[CAD and scene scripts]
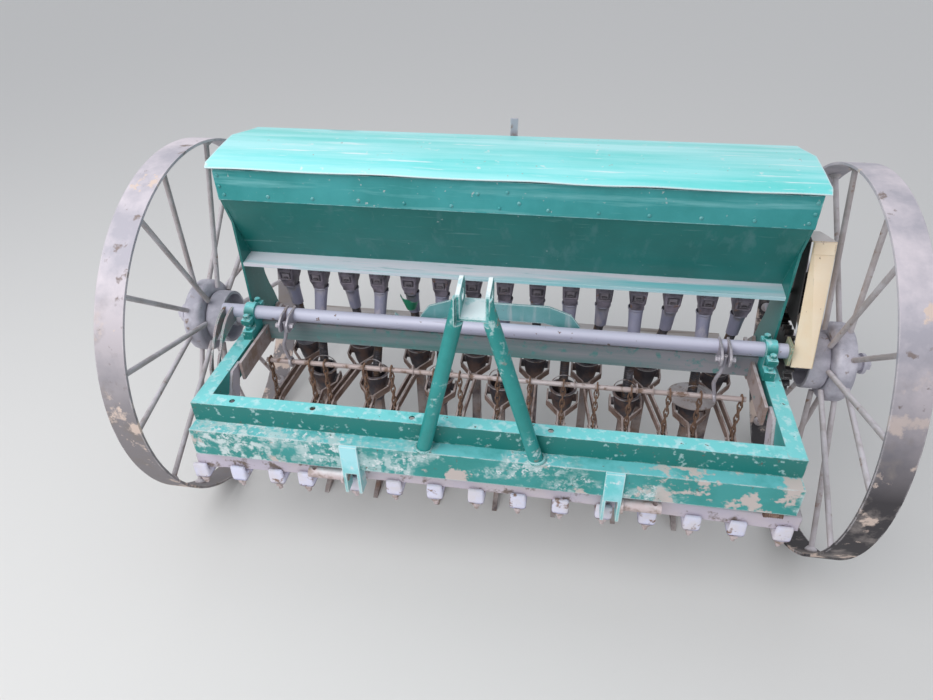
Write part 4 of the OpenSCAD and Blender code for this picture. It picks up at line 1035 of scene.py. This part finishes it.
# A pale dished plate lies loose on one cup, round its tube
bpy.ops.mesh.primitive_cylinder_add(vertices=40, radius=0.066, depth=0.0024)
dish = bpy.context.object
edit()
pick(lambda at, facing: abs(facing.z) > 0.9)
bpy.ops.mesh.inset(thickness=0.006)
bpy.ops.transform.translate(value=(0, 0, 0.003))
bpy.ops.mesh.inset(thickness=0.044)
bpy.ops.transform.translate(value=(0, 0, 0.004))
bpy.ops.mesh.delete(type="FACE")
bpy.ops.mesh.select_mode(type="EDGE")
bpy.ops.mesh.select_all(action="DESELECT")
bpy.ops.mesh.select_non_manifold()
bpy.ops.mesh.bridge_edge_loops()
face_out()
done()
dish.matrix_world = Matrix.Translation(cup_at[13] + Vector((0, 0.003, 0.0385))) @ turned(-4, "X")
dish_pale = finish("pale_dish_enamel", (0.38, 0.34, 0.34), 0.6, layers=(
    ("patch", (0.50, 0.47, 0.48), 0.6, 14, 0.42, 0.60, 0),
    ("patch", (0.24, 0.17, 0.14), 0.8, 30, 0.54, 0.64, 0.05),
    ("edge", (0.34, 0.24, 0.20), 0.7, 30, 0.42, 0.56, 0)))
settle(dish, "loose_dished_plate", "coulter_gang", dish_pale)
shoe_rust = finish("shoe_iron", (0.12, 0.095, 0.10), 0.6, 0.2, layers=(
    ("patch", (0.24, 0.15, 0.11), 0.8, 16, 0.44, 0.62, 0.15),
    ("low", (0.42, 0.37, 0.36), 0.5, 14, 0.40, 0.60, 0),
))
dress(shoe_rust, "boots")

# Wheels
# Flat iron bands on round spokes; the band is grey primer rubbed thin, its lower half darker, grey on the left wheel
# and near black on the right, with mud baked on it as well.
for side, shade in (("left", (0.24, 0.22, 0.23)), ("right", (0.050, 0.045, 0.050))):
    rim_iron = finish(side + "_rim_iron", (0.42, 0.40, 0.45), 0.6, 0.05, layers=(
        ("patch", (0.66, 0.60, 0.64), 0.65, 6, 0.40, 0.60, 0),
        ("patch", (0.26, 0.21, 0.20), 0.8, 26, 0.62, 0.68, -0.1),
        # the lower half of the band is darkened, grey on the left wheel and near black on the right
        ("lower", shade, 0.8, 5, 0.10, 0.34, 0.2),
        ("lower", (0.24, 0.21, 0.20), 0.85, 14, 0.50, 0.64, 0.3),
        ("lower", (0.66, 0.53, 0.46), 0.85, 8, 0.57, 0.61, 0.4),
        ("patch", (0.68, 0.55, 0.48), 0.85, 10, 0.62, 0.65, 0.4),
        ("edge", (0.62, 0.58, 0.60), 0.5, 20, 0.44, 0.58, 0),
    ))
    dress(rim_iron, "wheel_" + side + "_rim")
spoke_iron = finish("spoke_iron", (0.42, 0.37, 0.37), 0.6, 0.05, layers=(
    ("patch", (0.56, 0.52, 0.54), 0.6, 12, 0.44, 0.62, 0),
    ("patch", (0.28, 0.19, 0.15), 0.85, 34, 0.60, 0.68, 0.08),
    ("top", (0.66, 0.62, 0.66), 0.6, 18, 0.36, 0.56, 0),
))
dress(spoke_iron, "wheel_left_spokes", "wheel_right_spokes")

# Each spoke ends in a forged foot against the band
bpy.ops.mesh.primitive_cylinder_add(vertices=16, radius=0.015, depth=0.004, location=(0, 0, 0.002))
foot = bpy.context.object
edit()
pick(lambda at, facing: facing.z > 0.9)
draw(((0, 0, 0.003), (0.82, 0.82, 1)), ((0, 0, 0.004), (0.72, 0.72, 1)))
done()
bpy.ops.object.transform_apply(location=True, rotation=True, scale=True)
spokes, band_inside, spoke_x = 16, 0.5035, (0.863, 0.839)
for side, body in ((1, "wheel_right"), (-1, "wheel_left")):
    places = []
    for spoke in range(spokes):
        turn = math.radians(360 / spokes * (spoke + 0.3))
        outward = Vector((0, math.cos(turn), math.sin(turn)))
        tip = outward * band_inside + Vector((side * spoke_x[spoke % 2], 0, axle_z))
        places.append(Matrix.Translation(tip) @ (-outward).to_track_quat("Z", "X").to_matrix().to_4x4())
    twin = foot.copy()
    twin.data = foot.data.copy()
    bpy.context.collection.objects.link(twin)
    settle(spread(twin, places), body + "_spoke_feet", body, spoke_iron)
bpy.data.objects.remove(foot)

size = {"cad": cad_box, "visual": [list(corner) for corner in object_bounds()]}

---

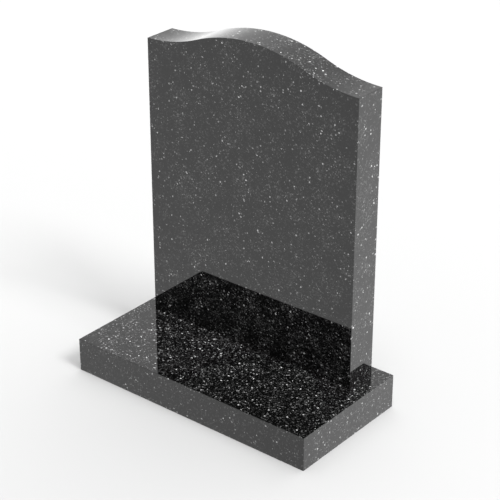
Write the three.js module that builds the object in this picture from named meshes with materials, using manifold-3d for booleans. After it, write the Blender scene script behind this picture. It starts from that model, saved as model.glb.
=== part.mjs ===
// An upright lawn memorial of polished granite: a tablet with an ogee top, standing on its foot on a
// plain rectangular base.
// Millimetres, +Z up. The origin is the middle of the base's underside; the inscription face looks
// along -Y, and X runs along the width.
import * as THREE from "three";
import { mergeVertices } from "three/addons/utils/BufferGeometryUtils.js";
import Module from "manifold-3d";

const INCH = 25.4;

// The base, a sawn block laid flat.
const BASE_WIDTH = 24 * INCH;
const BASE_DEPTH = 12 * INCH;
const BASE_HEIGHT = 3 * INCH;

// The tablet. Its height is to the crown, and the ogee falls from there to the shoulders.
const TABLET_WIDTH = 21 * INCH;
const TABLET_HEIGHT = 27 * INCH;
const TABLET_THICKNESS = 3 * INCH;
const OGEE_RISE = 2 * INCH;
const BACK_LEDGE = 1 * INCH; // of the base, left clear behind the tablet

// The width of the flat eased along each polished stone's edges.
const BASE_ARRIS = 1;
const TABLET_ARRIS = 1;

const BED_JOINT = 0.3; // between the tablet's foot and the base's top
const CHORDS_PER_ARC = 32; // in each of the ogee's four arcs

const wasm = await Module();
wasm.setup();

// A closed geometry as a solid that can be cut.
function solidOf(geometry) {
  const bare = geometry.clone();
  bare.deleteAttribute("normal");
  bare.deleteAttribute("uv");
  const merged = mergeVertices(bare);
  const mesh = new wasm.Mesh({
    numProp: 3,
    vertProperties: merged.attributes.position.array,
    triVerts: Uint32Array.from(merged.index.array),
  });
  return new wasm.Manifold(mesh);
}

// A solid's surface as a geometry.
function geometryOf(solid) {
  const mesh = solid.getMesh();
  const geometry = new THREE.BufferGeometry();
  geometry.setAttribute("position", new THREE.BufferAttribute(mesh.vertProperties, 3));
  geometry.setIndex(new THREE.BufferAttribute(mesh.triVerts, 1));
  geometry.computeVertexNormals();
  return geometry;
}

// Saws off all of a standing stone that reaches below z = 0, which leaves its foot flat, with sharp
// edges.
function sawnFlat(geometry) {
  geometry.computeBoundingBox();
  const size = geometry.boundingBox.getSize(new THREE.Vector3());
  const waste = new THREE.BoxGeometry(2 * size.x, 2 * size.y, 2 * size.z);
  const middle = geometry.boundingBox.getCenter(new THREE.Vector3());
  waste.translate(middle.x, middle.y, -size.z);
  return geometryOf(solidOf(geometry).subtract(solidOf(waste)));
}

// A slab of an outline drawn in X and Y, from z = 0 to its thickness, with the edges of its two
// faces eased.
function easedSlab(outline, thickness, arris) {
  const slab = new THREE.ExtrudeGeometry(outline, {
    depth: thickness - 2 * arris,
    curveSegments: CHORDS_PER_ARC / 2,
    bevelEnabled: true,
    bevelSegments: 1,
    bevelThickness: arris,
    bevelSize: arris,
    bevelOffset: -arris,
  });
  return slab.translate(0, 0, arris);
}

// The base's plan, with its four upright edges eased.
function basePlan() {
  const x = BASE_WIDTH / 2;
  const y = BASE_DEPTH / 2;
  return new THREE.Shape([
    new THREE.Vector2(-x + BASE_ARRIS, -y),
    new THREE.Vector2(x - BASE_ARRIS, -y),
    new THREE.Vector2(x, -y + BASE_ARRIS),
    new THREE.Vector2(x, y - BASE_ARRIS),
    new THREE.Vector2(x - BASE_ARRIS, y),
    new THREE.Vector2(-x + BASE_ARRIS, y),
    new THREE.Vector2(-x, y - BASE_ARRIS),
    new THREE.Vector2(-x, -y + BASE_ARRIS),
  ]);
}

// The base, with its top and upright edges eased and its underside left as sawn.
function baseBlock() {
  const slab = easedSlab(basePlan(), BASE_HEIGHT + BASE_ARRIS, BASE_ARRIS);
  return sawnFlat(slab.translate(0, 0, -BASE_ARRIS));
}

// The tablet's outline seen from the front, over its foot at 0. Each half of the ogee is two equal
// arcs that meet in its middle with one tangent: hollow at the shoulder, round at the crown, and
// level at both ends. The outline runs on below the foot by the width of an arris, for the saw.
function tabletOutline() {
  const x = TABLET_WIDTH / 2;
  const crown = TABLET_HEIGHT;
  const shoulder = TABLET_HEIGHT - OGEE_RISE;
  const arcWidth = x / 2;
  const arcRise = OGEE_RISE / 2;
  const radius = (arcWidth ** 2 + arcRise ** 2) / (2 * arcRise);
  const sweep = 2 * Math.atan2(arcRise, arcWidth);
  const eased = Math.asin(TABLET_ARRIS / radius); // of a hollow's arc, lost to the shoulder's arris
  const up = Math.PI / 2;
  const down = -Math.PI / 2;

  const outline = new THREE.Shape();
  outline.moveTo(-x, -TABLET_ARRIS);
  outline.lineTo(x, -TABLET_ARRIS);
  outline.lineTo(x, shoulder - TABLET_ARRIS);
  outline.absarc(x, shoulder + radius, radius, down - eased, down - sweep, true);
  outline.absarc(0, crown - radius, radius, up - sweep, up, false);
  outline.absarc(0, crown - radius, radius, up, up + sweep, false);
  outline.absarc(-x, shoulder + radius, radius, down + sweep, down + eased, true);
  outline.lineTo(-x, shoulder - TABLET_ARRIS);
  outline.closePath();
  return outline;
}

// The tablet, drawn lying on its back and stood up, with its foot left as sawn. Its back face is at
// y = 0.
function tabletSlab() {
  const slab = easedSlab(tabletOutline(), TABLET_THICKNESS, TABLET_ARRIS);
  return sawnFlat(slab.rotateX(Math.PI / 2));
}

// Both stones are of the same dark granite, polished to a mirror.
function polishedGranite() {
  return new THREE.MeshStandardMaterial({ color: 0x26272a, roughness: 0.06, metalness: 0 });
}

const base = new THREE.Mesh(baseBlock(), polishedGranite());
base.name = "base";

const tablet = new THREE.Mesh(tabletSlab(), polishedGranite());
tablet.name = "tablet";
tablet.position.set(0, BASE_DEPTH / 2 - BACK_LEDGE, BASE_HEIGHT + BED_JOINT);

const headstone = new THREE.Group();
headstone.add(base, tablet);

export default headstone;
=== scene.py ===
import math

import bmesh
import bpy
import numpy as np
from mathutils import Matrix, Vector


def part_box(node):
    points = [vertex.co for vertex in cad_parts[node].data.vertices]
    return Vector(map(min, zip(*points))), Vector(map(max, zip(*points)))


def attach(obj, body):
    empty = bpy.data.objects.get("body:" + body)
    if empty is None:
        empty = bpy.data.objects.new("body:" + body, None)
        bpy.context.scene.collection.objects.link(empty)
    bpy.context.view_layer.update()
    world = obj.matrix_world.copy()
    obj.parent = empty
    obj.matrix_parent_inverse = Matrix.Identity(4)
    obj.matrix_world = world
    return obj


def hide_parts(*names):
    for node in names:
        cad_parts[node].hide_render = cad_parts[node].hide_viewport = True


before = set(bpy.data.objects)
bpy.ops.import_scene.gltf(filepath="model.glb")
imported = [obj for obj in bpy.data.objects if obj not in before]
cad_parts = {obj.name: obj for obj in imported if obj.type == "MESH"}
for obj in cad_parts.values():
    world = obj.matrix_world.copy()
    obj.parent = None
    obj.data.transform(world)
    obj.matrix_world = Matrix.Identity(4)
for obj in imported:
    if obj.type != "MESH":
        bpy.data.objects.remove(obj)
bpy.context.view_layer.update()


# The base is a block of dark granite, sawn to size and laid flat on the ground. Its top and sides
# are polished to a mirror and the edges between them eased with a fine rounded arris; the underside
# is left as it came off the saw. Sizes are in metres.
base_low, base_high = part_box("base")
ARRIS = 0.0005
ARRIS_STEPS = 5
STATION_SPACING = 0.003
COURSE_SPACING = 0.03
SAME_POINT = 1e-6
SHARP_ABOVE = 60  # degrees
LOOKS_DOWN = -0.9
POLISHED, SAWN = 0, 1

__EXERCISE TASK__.
Starting at the line that contains "const base = new" and ending at the line that contains "before = set(bpy.data.objects)", retype each line exactly; omit everything outside that range.

__SOLUTION BELOW__.
const base = new THREE.Mesh(baseBlock(), polishedGranite());
base.name = "base";

const tablet = new THREE.Mesh(tabletSlab(), polishedGranite());
tablet.name = "tablet";
tablet.position.set(0, BASE_DEPTH / 2 - BACK_LEDGE, BASE_HEIGHT + BED_JOINT);

const headstone = new THREE.Group();
headstone.add(base, tablet);

export default headstone;
=== scene.py ===
import math

import bmesh
import bpy
import numpy as np
from mathutils import Matrix, Vector


def part_box(node):
    points = [vertex.co for vertex in cad_parts[node].data.vertices]
    return Vector(map(min, zip(*points))), Vector(map(max, zip(*points)))


def attach(obj, body):
    empty = bpy.data.objects.get("body:" + body)
    if empty is None:
        empty = bpy.data.objects.new("body:" + body, None)
        bpy.context.scene.collection.objects.link(empty)
    bpy.context.view_layer.update()
    world = obj.matrix_world.copy()
    obj.parent = empty
    obj.matrix_parent_inverse = Matrix.Identity(4)
    obj.matrix_world = world
    return obj


def hide_parts(*names):
    for node in names:
        cad_parts[node].hide_render = cad_parts[node].hide_viewport = True


before = set(bpy.data.objects)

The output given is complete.